*WHAT TO WORK ON*
Copy only this: the line containing "make_feet()", the line containing "points = [vertex.co", and every line between them, exactly as written.

CAD and scene scripts
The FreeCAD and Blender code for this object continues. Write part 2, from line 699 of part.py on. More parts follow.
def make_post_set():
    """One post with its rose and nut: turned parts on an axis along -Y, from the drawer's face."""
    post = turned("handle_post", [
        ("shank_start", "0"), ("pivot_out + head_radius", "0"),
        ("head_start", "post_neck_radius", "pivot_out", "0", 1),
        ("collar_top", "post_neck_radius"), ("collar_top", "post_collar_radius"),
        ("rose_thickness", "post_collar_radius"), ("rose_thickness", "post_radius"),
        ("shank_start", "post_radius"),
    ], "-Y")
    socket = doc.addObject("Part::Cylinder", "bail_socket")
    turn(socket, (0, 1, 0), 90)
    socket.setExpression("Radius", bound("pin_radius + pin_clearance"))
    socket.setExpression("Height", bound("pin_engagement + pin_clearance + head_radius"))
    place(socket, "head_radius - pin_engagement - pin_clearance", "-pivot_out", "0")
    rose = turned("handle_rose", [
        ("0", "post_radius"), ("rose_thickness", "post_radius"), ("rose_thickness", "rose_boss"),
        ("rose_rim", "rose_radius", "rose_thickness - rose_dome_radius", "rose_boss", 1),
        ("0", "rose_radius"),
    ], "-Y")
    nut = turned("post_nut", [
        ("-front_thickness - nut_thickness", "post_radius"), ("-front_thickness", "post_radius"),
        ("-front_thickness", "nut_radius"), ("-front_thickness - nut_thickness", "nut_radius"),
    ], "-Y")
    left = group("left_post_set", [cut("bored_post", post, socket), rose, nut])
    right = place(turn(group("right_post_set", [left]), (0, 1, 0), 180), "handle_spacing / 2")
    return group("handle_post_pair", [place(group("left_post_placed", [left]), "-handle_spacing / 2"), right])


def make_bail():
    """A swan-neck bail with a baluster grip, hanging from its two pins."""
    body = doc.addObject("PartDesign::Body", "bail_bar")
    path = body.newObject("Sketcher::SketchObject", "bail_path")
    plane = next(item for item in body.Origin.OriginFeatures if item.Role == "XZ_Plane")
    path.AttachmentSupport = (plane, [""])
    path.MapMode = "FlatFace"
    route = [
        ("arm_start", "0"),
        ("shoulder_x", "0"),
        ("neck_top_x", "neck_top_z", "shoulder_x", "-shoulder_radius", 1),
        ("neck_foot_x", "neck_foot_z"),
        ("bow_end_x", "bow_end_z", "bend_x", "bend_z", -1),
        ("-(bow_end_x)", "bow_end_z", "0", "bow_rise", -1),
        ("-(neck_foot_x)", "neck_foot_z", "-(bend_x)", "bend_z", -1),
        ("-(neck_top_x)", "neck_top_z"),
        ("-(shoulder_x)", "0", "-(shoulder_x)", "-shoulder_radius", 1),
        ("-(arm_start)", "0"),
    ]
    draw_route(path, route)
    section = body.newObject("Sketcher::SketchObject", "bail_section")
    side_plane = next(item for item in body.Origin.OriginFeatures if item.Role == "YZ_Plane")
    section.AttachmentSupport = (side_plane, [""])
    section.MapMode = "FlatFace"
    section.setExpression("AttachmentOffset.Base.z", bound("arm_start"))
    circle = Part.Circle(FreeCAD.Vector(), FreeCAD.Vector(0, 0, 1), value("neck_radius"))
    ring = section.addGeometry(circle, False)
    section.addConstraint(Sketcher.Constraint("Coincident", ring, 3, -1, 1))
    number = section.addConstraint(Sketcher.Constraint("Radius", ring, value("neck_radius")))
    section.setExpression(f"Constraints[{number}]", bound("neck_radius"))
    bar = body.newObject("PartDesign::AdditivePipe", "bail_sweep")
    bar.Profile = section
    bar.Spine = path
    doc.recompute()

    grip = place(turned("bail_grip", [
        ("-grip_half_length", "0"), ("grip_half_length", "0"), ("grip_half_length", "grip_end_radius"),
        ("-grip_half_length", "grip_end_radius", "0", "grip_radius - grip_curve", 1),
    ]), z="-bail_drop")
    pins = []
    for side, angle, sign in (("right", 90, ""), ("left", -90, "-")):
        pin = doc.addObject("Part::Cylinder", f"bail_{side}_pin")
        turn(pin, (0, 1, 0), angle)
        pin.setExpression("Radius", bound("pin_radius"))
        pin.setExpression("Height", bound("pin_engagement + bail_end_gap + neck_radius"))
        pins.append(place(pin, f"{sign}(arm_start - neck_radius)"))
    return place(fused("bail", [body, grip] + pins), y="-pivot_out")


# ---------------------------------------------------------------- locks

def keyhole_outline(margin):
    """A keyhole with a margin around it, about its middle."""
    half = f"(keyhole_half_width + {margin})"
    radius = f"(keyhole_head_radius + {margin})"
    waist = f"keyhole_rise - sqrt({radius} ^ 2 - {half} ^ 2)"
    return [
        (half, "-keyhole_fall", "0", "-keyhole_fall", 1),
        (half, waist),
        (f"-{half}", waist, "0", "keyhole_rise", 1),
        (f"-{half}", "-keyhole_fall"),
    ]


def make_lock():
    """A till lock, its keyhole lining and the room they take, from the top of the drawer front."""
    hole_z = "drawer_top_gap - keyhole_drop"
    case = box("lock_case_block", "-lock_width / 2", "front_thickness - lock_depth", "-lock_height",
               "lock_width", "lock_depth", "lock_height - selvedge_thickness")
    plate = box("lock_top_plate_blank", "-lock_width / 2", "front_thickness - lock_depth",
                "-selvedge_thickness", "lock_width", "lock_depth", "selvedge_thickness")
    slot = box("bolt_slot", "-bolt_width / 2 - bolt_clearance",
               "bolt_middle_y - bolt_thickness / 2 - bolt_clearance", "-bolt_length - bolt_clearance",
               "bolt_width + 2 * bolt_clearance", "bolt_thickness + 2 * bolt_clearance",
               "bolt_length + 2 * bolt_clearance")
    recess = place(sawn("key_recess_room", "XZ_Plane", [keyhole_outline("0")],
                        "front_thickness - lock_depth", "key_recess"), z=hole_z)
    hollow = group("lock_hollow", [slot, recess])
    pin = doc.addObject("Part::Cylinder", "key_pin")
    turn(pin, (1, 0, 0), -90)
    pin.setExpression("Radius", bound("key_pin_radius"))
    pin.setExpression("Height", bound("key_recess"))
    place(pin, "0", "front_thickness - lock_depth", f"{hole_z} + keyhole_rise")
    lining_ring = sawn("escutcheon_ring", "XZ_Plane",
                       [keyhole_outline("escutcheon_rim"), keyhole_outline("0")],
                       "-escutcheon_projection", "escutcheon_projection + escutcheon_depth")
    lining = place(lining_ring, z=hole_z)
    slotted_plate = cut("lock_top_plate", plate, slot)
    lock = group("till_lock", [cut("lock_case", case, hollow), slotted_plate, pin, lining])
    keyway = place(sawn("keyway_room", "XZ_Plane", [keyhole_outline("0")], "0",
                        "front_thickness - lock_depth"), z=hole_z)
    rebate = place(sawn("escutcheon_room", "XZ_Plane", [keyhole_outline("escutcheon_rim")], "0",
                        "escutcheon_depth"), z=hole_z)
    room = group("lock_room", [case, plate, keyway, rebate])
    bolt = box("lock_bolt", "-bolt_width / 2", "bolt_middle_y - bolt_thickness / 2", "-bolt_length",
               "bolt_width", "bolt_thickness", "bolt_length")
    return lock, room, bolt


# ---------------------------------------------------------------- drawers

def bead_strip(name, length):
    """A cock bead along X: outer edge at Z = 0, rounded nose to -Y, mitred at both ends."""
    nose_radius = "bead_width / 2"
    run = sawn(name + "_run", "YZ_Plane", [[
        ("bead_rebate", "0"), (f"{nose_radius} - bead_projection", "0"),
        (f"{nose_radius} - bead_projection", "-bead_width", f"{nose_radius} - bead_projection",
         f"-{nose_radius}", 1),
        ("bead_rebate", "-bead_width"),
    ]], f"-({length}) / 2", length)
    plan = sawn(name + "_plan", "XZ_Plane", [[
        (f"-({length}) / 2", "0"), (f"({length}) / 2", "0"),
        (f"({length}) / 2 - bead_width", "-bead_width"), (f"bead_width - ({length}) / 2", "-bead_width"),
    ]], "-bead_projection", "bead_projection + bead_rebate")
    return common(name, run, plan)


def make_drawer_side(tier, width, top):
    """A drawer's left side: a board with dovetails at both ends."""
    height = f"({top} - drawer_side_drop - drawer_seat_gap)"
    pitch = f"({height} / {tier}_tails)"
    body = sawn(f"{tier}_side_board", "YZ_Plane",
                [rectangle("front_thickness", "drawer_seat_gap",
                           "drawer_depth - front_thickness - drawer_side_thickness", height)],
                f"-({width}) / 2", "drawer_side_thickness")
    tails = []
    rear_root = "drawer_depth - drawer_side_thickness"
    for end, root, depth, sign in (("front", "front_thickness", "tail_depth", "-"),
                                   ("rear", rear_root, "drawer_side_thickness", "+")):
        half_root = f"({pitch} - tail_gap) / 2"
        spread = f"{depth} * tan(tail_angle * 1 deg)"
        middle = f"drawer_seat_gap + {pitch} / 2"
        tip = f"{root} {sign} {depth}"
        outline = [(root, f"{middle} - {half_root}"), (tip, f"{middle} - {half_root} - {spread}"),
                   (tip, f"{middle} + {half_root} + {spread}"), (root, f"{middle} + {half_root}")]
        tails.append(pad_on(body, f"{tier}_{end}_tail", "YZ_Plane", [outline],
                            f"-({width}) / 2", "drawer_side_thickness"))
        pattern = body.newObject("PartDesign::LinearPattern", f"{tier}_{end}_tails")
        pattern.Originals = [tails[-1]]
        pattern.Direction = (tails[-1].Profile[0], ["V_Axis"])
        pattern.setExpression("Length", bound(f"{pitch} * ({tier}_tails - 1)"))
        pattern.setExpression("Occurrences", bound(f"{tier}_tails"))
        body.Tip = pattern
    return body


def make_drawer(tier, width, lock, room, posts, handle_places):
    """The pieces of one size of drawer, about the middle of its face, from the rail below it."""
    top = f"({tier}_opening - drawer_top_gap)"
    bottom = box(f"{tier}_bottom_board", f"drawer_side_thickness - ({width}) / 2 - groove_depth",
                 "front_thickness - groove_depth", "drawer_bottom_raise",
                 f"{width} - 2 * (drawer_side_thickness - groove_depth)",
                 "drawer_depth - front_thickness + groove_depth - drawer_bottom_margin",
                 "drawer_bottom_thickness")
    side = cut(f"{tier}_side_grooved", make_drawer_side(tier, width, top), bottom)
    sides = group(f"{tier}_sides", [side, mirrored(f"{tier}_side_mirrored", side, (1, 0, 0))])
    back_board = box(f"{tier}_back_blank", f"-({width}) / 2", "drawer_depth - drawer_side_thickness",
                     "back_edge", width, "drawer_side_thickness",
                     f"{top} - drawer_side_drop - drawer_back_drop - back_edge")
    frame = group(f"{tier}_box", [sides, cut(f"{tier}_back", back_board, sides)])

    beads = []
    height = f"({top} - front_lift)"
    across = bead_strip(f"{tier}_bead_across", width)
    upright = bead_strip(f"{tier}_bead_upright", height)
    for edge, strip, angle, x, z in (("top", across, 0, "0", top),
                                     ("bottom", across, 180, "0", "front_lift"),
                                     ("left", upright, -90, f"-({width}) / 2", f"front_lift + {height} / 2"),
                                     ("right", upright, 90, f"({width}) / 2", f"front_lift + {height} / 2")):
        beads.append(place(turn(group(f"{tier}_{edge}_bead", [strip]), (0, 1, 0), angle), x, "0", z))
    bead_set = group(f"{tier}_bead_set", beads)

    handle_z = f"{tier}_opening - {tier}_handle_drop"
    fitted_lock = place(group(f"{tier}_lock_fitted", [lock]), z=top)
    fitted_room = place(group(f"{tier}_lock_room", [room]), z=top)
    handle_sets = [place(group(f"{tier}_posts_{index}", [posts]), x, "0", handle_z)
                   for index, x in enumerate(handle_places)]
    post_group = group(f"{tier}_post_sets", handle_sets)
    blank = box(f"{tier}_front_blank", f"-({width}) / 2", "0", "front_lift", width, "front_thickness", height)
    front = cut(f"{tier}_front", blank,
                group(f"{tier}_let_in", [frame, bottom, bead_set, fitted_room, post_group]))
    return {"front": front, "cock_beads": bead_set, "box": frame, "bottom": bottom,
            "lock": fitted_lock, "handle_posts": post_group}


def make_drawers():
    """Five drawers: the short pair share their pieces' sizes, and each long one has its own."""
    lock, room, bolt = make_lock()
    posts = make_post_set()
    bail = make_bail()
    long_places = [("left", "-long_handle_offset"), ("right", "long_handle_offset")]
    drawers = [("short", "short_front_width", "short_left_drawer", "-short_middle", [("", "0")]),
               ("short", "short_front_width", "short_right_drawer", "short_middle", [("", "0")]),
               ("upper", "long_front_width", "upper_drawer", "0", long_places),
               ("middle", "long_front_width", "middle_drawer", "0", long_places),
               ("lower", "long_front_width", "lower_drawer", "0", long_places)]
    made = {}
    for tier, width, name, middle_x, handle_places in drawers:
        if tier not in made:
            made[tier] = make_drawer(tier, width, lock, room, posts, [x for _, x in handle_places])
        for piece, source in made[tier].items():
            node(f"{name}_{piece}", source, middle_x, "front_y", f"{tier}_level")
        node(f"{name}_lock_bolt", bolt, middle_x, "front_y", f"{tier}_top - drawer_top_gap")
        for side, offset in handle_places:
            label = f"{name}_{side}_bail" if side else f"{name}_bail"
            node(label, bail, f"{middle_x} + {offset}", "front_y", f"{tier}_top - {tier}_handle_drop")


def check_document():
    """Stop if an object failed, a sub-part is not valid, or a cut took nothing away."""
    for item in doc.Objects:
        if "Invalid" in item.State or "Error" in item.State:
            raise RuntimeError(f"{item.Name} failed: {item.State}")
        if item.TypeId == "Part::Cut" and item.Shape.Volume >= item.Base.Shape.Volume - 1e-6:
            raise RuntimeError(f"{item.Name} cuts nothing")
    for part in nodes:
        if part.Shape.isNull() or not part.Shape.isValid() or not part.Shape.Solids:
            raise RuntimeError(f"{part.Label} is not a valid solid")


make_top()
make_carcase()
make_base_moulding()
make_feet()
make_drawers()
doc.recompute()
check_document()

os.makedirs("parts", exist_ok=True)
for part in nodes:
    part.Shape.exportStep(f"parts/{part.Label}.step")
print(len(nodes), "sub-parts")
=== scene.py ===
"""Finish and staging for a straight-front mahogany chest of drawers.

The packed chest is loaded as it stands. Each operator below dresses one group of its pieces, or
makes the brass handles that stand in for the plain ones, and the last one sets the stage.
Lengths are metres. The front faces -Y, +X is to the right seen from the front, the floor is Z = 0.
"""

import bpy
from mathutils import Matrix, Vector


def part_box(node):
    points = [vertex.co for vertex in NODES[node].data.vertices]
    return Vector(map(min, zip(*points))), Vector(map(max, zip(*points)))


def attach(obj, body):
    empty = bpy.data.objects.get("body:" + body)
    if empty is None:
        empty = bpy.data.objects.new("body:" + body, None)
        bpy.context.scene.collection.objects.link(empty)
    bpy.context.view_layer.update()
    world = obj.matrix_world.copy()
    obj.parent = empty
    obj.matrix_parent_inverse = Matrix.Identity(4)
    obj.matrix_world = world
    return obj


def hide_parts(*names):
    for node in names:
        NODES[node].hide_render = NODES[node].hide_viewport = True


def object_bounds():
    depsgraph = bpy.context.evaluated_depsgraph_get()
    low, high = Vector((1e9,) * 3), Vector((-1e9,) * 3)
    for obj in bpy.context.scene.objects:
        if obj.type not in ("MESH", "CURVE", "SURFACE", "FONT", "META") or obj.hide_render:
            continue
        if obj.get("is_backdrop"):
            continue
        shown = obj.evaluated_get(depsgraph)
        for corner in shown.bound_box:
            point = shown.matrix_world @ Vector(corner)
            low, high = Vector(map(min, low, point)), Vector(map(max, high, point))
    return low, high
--
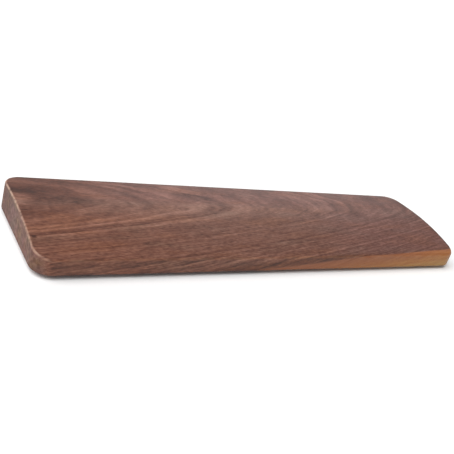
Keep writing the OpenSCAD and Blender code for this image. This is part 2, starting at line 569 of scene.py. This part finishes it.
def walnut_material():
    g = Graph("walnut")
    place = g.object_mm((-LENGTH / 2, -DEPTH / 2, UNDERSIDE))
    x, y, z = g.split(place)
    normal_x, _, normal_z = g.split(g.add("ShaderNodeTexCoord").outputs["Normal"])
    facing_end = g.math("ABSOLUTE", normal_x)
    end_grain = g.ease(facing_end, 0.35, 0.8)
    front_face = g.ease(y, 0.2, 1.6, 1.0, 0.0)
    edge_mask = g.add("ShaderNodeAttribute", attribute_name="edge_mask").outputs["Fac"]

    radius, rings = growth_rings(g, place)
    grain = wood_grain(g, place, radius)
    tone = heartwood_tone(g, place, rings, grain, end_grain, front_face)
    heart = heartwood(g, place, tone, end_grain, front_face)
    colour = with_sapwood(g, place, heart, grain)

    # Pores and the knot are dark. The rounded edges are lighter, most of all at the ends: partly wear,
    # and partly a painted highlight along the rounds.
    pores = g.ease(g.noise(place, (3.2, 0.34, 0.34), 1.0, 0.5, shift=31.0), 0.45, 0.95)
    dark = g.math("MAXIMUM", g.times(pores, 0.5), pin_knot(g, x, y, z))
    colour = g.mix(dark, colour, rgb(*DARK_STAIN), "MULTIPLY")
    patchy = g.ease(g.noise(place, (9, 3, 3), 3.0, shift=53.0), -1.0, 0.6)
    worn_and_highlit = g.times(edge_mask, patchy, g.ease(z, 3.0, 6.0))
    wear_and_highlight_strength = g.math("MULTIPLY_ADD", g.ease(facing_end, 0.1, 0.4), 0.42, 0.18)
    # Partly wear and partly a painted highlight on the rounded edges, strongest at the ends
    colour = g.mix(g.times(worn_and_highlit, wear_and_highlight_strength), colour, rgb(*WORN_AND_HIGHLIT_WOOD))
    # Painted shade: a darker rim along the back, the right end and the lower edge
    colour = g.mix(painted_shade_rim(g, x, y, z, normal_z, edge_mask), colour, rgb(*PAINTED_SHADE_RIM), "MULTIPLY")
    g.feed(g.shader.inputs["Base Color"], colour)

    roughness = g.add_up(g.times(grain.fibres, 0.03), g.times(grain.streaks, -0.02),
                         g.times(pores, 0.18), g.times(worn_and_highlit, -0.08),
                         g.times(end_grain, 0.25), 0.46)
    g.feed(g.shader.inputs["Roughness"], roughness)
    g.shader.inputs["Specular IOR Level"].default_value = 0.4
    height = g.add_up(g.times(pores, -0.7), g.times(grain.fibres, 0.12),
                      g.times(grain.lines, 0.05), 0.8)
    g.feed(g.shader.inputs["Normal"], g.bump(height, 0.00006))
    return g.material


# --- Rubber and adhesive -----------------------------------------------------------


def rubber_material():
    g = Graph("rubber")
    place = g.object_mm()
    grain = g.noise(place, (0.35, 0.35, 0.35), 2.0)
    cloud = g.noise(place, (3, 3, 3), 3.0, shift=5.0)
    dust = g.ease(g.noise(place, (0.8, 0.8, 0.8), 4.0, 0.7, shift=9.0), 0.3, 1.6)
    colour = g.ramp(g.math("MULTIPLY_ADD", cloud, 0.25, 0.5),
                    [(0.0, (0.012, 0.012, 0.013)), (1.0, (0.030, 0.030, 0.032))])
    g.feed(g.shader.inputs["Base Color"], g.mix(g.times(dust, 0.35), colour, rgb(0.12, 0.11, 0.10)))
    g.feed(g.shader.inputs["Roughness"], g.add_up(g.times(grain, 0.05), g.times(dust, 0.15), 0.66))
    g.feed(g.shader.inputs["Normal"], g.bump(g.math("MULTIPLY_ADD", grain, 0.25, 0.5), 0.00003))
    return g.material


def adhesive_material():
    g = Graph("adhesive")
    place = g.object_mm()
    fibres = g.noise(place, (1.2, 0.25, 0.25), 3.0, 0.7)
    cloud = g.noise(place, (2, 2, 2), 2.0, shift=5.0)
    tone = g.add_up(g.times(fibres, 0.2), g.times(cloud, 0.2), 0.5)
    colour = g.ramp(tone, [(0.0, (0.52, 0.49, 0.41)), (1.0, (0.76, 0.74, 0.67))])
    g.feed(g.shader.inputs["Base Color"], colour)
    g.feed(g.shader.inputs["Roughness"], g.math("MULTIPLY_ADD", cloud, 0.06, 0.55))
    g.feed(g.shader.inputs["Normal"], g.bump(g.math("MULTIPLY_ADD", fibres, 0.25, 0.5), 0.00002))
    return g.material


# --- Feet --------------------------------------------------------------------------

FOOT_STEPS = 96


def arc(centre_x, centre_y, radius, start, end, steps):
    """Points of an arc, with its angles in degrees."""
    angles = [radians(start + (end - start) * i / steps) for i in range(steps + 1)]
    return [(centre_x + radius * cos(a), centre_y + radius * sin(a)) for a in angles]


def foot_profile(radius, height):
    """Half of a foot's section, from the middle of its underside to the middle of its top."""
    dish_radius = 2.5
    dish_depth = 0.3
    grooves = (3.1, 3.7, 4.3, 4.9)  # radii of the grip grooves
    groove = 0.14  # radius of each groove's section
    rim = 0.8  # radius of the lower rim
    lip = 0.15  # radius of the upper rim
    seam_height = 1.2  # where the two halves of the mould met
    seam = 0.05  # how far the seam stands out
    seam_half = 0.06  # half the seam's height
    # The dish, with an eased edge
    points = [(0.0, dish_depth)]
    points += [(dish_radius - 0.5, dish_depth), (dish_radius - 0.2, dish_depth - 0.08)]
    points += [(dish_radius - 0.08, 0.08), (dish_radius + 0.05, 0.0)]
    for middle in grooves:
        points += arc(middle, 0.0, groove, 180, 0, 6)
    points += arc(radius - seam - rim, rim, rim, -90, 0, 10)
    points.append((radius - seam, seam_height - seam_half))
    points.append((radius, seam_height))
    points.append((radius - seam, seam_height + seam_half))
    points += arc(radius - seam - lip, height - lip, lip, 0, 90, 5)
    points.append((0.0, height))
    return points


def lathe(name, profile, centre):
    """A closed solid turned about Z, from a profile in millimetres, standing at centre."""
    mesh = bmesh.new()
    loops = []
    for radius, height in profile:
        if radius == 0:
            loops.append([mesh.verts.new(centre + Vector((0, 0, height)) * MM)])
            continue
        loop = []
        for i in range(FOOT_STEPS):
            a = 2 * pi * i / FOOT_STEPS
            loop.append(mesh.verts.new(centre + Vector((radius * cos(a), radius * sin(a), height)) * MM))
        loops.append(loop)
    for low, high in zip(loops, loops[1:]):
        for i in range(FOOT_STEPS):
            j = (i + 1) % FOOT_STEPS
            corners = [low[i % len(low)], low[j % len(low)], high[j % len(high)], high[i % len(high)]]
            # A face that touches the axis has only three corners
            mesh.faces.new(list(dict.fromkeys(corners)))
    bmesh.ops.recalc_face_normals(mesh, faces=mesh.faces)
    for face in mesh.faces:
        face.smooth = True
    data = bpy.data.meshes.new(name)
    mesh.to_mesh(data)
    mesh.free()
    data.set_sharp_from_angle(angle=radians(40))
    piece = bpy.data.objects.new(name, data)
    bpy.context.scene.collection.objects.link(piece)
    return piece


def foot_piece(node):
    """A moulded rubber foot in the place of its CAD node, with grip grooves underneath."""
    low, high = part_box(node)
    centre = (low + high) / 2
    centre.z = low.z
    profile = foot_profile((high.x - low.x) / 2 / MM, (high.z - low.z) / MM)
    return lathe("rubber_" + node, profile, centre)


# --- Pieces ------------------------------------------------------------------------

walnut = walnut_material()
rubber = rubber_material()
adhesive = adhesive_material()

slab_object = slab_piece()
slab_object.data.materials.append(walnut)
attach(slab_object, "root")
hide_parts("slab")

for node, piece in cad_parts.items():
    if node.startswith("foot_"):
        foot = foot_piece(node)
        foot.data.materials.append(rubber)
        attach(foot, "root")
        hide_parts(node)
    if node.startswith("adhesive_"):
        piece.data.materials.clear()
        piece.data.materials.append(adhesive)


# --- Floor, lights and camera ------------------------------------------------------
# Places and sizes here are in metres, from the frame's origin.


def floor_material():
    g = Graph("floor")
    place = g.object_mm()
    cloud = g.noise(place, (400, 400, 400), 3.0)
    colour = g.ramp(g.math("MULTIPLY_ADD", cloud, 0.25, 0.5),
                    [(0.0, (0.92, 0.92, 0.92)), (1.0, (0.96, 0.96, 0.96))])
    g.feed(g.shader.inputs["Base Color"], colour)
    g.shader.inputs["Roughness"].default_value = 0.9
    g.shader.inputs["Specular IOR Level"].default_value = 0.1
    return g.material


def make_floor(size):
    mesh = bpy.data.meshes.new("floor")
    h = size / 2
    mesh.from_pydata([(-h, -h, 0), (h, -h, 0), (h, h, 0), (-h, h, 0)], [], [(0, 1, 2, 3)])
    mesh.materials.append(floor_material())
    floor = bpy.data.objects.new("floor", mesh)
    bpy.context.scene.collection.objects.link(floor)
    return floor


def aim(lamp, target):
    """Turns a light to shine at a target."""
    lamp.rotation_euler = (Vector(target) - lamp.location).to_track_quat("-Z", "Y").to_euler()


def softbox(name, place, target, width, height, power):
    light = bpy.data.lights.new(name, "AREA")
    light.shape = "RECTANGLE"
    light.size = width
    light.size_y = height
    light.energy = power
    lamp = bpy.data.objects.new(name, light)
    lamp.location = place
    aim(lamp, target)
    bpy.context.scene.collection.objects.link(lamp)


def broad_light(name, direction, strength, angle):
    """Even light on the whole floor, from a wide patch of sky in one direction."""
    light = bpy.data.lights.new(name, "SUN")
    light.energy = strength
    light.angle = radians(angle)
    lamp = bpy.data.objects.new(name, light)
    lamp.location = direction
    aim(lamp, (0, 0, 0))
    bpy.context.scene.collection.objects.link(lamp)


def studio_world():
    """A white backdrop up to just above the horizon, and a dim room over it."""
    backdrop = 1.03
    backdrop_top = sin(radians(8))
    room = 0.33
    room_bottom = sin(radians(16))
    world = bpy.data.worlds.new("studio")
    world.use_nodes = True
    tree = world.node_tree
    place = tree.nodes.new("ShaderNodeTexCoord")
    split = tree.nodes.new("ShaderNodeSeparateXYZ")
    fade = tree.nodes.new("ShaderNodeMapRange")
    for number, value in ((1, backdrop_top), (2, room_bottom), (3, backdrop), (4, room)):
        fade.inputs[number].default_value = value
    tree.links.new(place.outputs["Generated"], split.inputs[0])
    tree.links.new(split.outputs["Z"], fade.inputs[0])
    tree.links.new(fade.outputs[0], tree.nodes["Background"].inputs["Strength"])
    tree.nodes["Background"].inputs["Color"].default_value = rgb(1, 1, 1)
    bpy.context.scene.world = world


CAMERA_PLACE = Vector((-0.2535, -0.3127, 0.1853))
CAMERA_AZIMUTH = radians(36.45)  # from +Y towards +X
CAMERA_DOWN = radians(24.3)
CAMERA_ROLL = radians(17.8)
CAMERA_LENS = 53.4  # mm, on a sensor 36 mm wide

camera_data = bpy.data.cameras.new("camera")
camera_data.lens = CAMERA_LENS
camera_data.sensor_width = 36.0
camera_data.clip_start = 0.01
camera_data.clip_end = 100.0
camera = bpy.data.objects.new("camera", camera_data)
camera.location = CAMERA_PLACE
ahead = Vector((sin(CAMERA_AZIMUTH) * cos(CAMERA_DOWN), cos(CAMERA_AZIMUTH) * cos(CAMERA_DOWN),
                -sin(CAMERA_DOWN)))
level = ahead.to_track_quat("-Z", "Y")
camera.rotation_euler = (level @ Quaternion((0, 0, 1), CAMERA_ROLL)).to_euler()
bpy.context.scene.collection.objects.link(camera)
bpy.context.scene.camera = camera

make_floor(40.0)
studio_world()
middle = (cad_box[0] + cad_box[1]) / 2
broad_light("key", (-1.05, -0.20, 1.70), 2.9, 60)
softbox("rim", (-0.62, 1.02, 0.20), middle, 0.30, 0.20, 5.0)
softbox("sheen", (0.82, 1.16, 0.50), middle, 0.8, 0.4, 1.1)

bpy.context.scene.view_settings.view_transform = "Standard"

*OUTPUT OF THE TASK*
make_feet()
make_drawers()
doc.recompute()
check_document()

os.makedirs("parts", exist_ok=True)
for part in nodes:
    part.Shape.exportStep(f"parts/{part.Label}.step")
print(len(nodes), "sub-parts")
=== scene.py ===
"""Finish and staging for a straight-front mahogany chest of drawers.

The packed chest is loaded as it stands. Each operator below dresses one group of its pieces, or
makes the brass handles that stand in for the plain ones, and the last one sets the stage.
Lengths are metres. The front faces -Y, +X is to the right seen from the front, the floor is Z = 0.
"""

import bpy
from mathutils import Matrix, Vector


def part_box(node):
    points = [vertex.co for vertex in NODES[node].data.vertices]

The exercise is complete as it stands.